We would sing that new song for a few weeks until its words and melody were familiar. Then, it would be added to the rotation. The goal at this church was for corporate worship to be just that - the church body singing praises, confessions, and truth to the God of the universe and Jesus, His Son, unified by the power of the Holy Spirit. The point was to lead every congregant in the room into a place of worship. The songs were doctrinally sound. While there are plenty of songs sung in churches every week that are beautiful and moving, this church was careful to sing only true words.


Eternal Worship

Worshipping God is one of the few things we do now that will last forever. We toil and strive, learn and teach, struggle and overcome. One day, all of that will be over, but we will still worship.


Revelation 7:9-10 tells us that in eternity, we will join with every nation, all tribes and peoples and languages. Together, we will stand before the throne of God and before the Lamb. We will cry out in worship. We will declare that salvation belongs to our God, who sits on the throne, and to the Lamb.

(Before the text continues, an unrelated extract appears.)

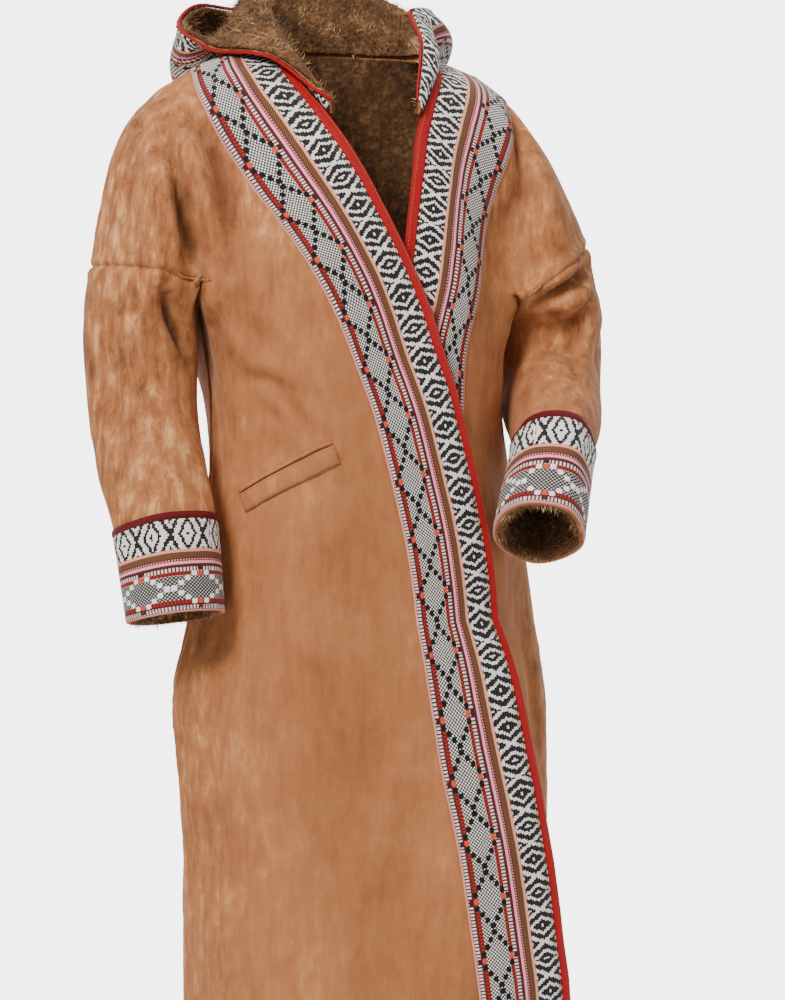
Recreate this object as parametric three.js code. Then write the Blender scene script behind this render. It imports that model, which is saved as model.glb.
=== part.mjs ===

When this life is over, when Jesus returns, and we are renewed, we will worship. And in the meantime, as we wait—in our waiting and hopeful state this Sunday—we will worship. In true corporate worship, we see the beautiful shadow of things to come. We gather with people around us, different from us, in various places in their faith, from differing backgrounds, and come together united by the Holy Spirit before the throne of God.

A church service that neglects to draw its people into true, authentic, scriptural, corporate worship and instead puts on a performance for the entertainment of those in the room does not act as the Church. While watching a woman slap her arm until it is red and swollen is mildly entertaining, true worship is of exceeding value to the Christian. At Downtown Church, I learned from Worship. I learned doctrine from the songs we sang to our Father. I learned what it was to unite with brothers and sisters at the feet of Jesus.